* GIVEN EXERCISE: Copy the data exactly from the line that contains "the animal's box." through the line that contains "# all lie one", keeping both end lines and leaving out everything else.

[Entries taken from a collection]
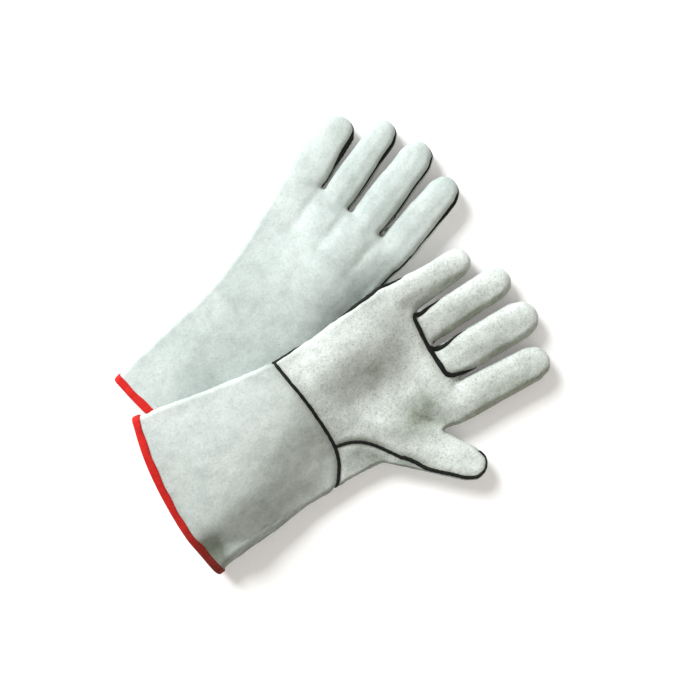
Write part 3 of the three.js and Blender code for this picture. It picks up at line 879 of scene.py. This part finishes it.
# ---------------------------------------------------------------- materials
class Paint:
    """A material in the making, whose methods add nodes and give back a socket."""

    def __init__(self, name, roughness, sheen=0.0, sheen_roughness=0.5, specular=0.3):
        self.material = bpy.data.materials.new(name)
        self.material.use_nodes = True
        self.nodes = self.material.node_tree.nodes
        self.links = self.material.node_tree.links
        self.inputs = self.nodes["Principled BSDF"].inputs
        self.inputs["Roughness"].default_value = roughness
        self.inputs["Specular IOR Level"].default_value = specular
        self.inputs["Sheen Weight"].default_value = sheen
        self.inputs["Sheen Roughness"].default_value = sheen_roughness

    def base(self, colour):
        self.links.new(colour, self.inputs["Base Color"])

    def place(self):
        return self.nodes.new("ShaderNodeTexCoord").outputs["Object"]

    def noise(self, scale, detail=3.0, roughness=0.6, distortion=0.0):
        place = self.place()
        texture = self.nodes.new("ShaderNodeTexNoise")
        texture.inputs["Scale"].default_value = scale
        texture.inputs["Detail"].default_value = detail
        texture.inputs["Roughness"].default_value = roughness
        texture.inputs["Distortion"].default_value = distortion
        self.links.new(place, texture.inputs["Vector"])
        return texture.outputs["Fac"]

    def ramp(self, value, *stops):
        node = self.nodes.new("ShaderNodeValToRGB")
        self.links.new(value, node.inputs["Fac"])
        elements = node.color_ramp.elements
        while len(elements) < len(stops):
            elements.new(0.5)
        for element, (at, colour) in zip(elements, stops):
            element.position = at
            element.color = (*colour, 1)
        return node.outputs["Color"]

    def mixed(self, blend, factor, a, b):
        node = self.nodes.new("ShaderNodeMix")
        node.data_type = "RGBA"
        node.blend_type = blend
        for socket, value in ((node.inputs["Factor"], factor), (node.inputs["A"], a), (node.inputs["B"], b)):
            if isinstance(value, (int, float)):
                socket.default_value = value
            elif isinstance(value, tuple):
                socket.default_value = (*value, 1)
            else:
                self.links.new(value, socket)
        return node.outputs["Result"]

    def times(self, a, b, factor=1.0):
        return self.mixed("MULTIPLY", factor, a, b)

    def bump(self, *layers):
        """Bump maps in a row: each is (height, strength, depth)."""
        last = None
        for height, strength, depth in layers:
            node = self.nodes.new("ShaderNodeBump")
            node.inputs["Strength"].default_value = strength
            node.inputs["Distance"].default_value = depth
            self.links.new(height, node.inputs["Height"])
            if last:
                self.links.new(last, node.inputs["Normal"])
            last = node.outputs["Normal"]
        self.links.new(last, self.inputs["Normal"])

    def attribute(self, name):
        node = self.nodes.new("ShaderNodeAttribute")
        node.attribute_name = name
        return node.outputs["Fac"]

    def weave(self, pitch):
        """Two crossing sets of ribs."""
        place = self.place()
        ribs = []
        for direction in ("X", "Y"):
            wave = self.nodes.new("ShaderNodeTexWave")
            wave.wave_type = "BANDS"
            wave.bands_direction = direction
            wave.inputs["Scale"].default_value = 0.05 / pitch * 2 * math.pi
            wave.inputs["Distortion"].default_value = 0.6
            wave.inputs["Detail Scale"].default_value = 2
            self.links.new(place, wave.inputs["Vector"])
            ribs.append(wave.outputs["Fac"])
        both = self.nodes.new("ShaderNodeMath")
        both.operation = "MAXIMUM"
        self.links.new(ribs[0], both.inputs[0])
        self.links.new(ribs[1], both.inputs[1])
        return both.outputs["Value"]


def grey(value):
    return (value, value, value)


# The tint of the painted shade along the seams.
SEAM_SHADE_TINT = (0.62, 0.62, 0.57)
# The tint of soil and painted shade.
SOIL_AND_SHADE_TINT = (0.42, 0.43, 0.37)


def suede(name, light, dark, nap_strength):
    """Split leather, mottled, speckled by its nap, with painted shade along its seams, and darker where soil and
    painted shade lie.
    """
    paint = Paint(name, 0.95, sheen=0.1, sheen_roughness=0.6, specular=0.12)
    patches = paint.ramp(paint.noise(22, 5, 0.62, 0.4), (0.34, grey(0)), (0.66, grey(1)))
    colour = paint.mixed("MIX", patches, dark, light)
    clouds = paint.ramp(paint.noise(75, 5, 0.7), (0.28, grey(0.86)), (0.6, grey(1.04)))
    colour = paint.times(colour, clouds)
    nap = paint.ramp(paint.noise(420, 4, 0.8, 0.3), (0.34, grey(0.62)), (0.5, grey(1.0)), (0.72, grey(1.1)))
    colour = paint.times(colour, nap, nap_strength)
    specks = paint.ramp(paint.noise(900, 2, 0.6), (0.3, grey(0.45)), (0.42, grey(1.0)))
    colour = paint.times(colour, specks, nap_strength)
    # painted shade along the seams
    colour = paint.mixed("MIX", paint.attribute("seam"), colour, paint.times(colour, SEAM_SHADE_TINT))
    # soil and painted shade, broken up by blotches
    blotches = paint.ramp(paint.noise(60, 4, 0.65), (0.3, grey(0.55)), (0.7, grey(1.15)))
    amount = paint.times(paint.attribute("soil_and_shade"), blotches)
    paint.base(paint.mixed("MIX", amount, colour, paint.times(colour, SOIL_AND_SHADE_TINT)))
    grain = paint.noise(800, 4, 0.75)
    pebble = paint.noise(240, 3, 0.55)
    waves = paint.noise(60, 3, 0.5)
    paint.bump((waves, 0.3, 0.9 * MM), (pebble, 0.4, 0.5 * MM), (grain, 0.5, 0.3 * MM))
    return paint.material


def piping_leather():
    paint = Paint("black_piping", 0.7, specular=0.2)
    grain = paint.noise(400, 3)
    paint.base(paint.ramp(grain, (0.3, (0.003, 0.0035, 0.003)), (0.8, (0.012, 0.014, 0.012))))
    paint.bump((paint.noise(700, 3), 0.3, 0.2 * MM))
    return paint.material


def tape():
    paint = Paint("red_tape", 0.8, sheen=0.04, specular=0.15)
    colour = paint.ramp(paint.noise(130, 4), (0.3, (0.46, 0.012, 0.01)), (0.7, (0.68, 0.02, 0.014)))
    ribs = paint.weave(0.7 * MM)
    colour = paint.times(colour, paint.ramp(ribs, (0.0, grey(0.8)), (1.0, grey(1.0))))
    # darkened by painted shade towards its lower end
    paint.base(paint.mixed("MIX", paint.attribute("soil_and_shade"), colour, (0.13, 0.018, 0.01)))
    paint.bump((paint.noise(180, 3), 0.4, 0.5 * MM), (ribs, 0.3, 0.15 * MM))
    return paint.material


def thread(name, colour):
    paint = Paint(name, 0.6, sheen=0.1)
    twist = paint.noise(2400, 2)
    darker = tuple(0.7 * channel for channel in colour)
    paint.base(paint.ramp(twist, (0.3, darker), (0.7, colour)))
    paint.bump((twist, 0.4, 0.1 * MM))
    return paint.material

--

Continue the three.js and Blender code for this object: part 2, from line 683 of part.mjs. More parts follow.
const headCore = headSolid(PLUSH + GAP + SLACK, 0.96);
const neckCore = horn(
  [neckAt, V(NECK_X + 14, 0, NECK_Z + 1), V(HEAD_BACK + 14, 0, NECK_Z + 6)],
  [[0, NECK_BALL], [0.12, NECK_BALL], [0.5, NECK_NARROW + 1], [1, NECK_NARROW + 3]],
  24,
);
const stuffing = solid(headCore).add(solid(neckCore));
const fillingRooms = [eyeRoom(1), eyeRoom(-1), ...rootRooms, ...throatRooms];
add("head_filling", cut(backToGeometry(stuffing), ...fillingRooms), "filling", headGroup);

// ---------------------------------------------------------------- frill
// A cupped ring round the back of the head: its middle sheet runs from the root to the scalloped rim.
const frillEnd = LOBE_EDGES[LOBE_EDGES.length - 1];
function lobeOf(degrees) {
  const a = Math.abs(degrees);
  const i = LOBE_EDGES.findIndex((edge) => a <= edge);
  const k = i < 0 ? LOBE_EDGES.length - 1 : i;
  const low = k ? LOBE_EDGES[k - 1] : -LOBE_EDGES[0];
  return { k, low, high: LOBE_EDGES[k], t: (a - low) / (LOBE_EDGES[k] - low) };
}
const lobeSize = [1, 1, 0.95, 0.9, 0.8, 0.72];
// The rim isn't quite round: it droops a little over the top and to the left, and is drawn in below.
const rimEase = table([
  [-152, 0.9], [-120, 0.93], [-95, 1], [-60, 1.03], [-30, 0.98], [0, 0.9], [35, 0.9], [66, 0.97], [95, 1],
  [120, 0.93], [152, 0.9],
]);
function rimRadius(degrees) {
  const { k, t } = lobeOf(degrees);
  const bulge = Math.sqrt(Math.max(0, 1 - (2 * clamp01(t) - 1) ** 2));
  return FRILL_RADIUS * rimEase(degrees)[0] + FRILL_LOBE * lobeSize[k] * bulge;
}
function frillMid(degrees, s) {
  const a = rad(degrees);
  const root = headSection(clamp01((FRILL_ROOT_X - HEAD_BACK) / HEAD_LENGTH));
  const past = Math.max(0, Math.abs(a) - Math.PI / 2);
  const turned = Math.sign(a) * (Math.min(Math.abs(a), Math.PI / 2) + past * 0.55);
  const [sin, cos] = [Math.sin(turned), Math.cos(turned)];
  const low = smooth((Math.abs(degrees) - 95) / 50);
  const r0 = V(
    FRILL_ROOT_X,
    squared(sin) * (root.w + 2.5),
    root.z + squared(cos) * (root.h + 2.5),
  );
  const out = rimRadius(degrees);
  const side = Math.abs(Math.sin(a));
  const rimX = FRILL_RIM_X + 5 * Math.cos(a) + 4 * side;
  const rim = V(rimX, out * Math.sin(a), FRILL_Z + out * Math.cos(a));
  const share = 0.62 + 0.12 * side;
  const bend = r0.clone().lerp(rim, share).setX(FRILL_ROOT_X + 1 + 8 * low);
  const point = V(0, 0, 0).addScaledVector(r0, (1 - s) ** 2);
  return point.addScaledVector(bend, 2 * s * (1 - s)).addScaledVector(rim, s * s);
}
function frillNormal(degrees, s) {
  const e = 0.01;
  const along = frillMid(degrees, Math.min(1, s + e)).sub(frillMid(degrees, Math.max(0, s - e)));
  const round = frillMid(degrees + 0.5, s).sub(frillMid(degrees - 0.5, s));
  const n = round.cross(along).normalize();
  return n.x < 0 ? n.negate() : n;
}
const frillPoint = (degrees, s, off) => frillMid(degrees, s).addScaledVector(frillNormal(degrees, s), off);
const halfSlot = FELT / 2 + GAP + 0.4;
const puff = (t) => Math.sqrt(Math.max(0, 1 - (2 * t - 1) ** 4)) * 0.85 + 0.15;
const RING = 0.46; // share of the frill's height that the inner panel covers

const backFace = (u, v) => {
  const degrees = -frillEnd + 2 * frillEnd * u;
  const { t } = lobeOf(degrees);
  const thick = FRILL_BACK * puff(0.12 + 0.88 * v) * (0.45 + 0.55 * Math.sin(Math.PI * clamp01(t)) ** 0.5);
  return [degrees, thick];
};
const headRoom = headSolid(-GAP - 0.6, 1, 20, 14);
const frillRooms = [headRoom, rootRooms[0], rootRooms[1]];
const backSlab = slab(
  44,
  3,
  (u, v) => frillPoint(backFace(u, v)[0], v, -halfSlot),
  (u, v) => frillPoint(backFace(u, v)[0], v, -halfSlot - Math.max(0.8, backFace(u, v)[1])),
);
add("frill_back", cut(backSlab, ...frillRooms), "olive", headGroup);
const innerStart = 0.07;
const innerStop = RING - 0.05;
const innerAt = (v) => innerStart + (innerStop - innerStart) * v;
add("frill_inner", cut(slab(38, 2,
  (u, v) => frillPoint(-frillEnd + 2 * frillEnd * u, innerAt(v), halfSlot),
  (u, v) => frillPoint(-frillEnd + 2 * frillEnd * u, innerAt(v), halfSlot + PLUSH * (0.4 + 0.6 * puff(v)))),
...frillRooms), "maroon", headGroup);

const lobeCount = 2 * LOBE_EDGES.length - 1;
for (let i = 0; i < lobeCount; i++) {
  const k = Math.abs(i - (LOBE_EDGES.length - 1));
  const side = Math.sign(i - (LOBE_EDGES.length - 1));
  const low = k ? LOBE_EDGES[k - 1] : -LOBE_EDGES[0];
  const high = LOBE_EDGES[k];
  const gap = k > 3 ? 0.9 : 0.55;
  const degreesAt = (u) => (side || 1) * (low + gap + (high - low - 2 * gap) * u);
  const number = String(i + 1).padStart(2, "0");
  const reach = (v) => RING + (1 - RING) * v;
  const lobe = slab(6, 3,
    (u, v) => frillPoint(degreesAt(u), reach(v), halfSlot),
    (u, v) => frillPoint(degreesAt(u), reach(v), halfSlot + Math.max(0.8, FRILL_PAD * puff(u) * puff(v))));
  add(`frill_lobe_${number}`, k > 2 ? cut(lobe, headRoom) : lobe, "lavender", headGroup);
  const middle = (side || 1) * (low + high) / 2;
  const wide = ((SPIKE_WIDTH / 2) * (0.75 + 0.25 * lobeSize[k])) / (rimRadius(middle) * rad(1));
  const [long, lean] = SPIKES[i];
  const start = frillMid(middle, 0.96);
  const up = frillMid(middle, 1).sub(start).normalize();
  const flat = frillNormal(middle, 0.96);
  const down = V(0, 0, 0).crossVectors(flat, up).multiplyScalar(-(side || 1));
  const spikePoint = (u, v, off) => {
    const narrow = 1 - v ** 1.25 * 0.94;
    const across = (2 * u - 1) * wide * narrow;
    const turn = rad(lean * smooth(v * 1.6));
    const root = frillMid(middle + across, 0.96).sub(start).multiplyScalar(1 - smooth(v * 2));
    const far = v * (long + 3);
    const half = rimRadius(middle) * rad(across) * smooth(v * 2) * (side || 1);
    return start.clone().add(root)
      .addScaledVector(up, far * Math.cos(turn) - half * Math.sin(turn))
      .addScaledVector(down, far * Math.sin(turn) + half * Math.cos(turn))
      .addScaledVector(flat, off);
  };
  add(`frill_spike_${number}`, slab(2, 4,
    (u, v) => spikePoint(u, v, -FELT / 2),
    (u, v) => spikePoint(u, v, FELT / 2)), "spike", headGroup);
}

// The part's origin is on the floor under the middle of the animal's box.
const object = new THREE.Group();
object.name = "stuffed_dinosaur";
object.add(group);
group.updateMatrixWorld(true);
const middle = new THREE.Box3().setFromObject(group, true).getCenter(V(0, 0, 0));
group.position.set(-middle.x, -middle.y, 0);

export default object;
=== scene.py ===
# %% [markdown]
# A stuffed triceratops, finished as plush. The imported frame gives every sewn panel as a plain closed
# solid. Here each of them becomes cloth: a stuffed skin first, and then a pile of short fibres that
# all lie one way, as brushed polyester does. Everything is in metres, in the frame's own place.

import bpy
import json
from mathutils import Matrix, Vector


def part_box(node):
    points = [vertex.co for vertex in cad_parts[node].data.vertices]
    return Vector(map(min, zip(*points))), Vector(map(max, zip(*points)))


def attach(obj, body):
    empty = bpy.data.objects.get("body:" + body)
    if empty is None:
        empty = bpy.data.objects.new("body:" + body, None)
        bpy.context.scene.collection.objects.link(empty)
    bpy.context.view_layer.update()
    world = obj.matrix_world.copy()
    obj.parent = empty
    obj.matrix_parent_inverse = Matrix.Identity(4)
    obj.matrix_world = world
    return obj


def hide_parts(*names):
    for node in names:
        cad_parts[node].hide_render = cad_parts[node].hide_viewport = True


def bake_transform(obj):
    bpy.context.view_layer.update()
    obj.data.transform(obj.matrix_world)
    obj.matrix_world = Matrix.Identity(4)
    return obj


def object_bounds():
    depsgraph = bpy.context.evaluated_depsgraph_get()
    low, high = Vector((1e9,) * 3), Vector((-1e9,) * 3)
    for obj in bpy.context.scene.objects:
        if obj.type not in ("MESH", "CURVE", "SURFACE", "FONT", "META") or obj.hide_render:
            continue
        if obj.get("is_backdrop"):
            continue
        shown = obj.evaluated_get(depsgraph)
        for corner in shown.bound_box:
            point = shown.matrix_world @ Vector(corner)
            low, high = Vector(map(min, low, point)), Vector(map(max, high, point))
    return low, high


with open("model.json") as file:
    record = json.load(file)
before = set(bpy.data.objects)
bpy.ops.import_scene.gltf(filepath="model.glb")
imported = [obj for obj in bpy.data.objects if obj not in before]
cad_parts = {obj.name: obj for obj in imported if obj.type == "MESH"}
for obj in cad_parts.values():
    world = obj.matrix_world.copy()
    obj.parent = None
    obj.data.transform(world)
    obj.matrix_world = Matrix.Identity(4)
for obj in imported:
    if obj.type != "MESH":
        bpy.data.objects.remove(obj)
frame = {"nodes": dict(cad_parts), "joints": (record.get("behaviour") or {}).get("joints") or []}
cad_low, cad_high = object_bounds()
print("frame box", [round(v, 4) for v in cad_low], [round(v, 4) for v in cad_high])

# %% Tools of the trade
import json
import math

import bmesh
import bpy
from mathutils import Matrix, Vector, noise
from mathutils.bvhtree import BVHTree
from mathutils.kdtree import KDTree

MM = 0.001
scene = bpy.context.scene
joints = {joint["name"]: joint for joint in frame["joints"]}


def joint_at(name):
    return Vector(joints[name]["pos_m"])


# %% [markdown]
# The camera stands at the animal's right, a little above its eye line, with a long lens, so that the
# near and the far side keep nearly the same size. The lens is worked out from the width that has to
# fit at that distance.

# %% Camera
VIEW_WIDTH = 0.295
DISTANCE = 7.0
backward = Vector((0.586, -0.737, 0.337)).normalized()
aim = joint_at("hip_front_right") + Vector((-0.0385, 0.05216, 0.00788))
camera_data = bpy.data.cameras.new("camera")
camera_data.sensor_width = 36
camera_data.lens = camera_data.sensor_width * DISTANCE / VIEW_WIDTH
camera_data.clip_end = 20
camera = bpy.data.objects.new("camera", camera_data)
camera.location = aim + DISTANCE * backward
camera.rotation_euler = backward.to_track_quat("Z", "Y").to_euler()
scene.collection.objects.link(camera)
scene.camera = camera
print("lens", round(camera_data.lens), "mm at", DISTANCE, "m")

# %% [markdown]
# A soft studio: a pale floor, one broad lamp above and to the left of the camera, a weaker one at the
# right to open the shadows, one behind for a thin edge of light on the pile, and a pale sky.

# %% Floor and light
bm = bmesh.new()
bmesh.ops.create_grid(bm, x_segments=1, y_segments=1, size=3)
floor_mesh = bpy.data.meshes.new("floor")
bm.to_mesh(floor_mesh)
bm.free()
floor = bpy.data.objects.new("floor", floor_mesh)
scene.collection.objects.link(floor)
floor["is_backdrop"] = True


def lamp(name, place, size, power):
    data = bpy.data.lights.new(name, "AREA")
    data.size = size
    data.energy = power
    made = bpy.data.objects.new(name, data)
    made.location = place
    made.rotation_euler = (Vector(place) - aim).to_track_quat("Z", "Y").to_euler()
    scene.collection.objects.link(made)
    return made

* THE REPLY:
// The part's origin is on the floor under the middle of the animal's box.
const object = new THREE.Group();
object.name = "stuffed_dinosaur";
object.add(group);
group.updateMatrixWorld(true);
const middle = new THREE.Box3().setFromObject(group, true).getCenter(V(0, 0, 0));
group.position.set(-middle.x, -middle.y, 0);

export default object;
=== scene.py ===
# %% [markdown]
# A stuffed triceratops, finished as plush. The imported frame gives every sewn panel as a plain closed
# solid. Here each of them becomes cloth: a stuffed skin first, and then a pile of short fibres that
# all lie one way, as brushed polyester does. Everything is in metres, in the frame's own place.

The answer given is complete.